We pick the hottest new live acts so you can tell your friends you heard them first. This week we have handpicked some of our favourite First Nations that we know you need to hear.
In Australia, we are incredibly lucky to have a wealth of talented First Nations artists sharing their stories, history, language and talents with us. From chart-toppers and festival mainstays like Briggs, Baker Boy and Thelma Plum to legends like Yothu Yindi and Archie Roach.
Now we want to introduce you to some of our favourite up and coming artists – get to know them now, before they are ruling stages everywhere.
Just because National Reconciliation Week is over, doesn’t mean the conversation should stop – while we have your attention, here are some great resources for education about Australia’s history: Reconciliation Australia | Change The Record | Places To Donate
Meet Miiesha, a strong, proud Pitjantjatjara/Torres Strait Islander woman, whose music – inspired by the sounds of R&B, gospel and soul, alongside the power of spoken word poetry – seeks to bring people together to help educate and inspire, sharing her truth and the stories of her community through her honest songwriting and storytelling. From the small Aboriginal community of Woorabinda in Central Queensland, Miiesha’s music and voice need to be heard and her most recent release puts her right on track to do just that. Her debut album Nyaaringu shares stories from her community and her life, interspersed with dialogue from her grandmother, with powerful messages about discrimination, empowerment, family, and freedom. There aren’t too many debut records that stand this tall.

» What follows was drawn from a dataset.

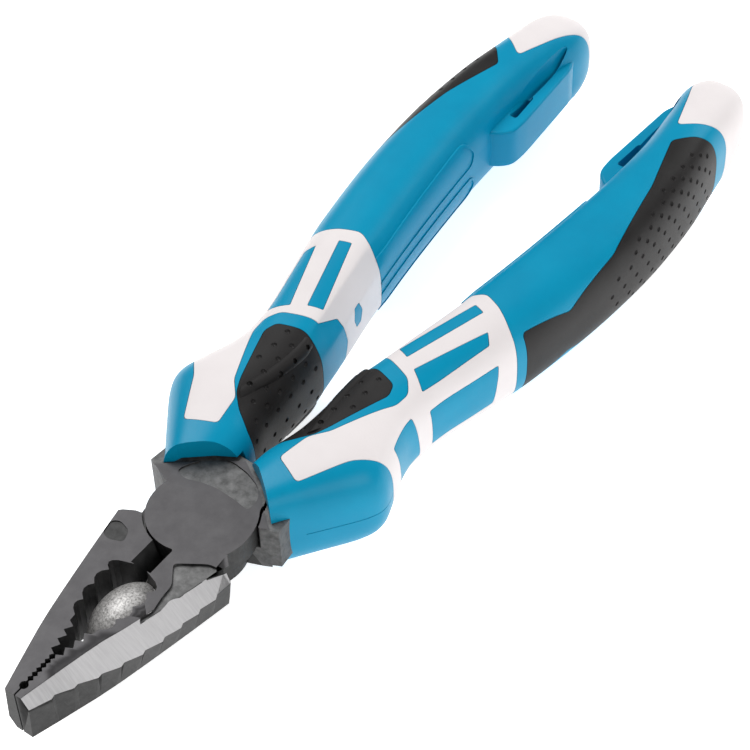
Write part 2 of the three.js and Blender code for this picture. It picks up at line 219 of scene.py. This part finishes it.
def black_oxide():
    """Finely ground, blackened steel."""
    material, nodes, links, shader = new_material("steel_face")
    lines = noise(nodes, links, object_coordinates(nodes, links, (9, 1, 1)), 900, 4)
    cloud = noise(nodes, links, object_coordinates(nodes, links), 260, 5)
    links.new(ramp(nodes, links, cloud, [(0.3, (0.050, 0.048, 0.051)), (0.7, (0.072, 0.070, 0.073))]),
              shader.inputs["Base Color"])
    shader.inputs["Metallic"].default_value = 0.55
    links.new(level(nodes, links, lines, 0.42, 0.58), shader.inputs["Roughness"])
    bump(nodes, links, shader, [(lines, 0.00001, 0.3), (cloud, 0.00002, 0.2)])
    return material


def ground_bevel():
    """Bright ground steel with lines across the bevel."""
    material, nodes, links, shader = new_material("steel_ground")
    lines = noise(nodes, links, object_coordinates(nodes, links, (1, 14, 1)), 260, 5)
    links.new(ramp(nodes, links, lines, [(0.3, (0.34, 0.335, 0.34)), (0.7, (0.44, 0.435, 0.44))]),
              shader.inputs["Base Color"])
    shader.inputs["Metallic"].default_value = 0.7
    links.new(level(nodes, links, lines, 0.38, 0.55), shader.inputs["Roughness"])
    bump(nodes, links, shader, [(lines, 0.00002, 0.35)])
    return material


def forged(name, dark, light):
    """Rough forging skin on the flanks and in the recesses."""
    material, nodes, links, shader = new_material(name)
    vector = object_coordinates(nodes, links)
    coarse = noise(nodes, links, vector, 700, 5)
    fine = noise(nodes, links, vector, 3500, 3)
    links.new(ramp(nodes, links, coarse, [(0.3, (dark,) * 3), (0.75, (light,) * 3)]),
              shader.inputs["Base Color"])
    shader.inputs["Metallic"].default_value = 0.5
    links.new(level(nodes, links, fine, 0.42, 0.62), shader.inputs["Roughness"])
    bump(nodes, links, shader, [(coarse, 0.00006, 0.4), (fine, 0.00002, 0.4)])
    return material


def blasted():
    """Light shot-blasted steel of the web in the pipe grip."""
    material, nodes, links, shader = new_material("steel_blasted")
    vector = object_coordinates(nodes, links)
    grains = noise(nodes, links, vector, 2600, 3, 0.7)
    patches = noise(nodes, links, vector, 420, 3)
    links.new(ramp(nodes, links, grains, [(0.35, (0.20, 0.195, 0.19)), (0.6, (0.56, 0.55, 0.54))]),
              shader.inputs["Base Color"])
    shader.inputs["Metallic"].default_value = 0.5
    links.new(level(nodes, links, patches, 0.4, 0.6), shader.inputs["Roughness"])
    bump(nodes, links, shader, [(grains, 0.00008, 0.6)])
    return material


BLUE = moulded("grip_blue", (0.000, 0.255, 0.435), (0.000, 0.285, 0.475), 0.34, 2600, 0.00002)
WHITE = moulded("grip_light", (0.76, 0.715, 0.715), (0.80, 0.755, 0.755), 0.48, 2600, 0.00002)
BLACK = moulded("grip_black", (0.014, 0.013, 0.013), (0.024, 0.023, 0.023), 0.42, 3200, 0.00003)
STEEL_FACE, STEEL_GROUND, STEEL_BLASTED = black_oxide(), ground_bevel(), blasted()
STEEL_FORGED = forged("steel_forged", 0.018, 0.042)
STEEL_POCKET = forged("steel_pocket", 0.05, 0.15)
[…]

There’s something incredibly calming about listening to Naarm-based Wergaia / Wemba Wemba woman Alice Skye perform. Her origins and roots, besides the sandstone mountains and wildflowers of the Grampians can be felt most her music – delicate and captivating, it’s easy to get lost in her sound. Her latest single, and first release for 2020, ‘Grand Ideas’ continues her marvellous run of releases, the bright, bubbling track underpinned by an indie-rock edge. Here, Skye’s soaring, floating vocal and impressive storytelling are on full display.
Independent Yorta Yorta producer and rapper DrmngNow (AKA Neil Morris) spends his time sharing understanding and reverence for land and country through music – whether it is on radio or via his own project. His catalogue of forward-thinking hip hop and R&B explores Morris’ own identity as an Indigenous artist, alongside Australia’s Indigenous history and Indigenous future. Poignant stories that highlight the injustices facing First Nations people, and music that brings his community together, DRMNGNOW’s is a voice that needs to be heard.
After winning triple j’s first Unearthed High Indigenous Initiative back in 2017, Becca Hatch firmly established herself as one of Australia’s most promising talents, and with every release she continues to prove why. She’s performed alongside Briggs and KIAN, and taken the stage at the Sydney Opera House and at the State of Origin. She leans into her mother’s Samoan heritage with her powerful gospel-choir vocals and tranquil sounds, while her Indigenous roots – her Dad is a proud Kamilaroi man – are embedded in her storytelling and poignant self-reflection. Confidence beyond her years, and grooves for days, we can’t get enough.
It would be an understatement to say that Ziggy Ramo’s continued voice in the Australian music circuit is important – his politically-fuelled hip hop is so much more than that; it is powerful, ruthless, and vita listening. From race relations to toxic masculinity, Ramo is taking no prisoners as he exposes Indigenous issues in this country, and he isn’t glossing over a single second of it. Growing up in remote Arnhem Land, regional NSW, Sydney and Perth and with family connections in Far North Queensland, his voice and experiences spread far and wide, as he gives a voice to those often unheard.
Hails from one of Australia’s most remote indigenous communities: the Warnindilyakwa mob of Groote Eylandt, an island in the Gulf of Carpentaria, Emily Wurramara’s soaring vocal and beautiful storytelling is enough to leave you plastered in goosebumps. Her debut album, Milyakburra, is performed in both English and her traditional language Anindilyakwa and is a beautifully poetic celebration of family, culture, and country.
The Merindas – the collective force of Candice Lorrae of Jawoyn and Thursday Islander heritage and Ballardong Whadjuk and Nyoongar woman Kristel Kickett – create glorious r&B-fuelled electro-pop that draws from their heritage and is dedicated to the preservation of Indigenous language and culture. Originally forming in Perth singing Motown hits for the premiere of The Sapphires film in 2012, the duo have gone on to sing alongside the likes of Brandy, Jessica Mauboy, Dan Sultan, and Mo’ju and work with young Indigenous women in building confidence and creative leadership. Their energy is infectious and their grooves will have you moving in no time.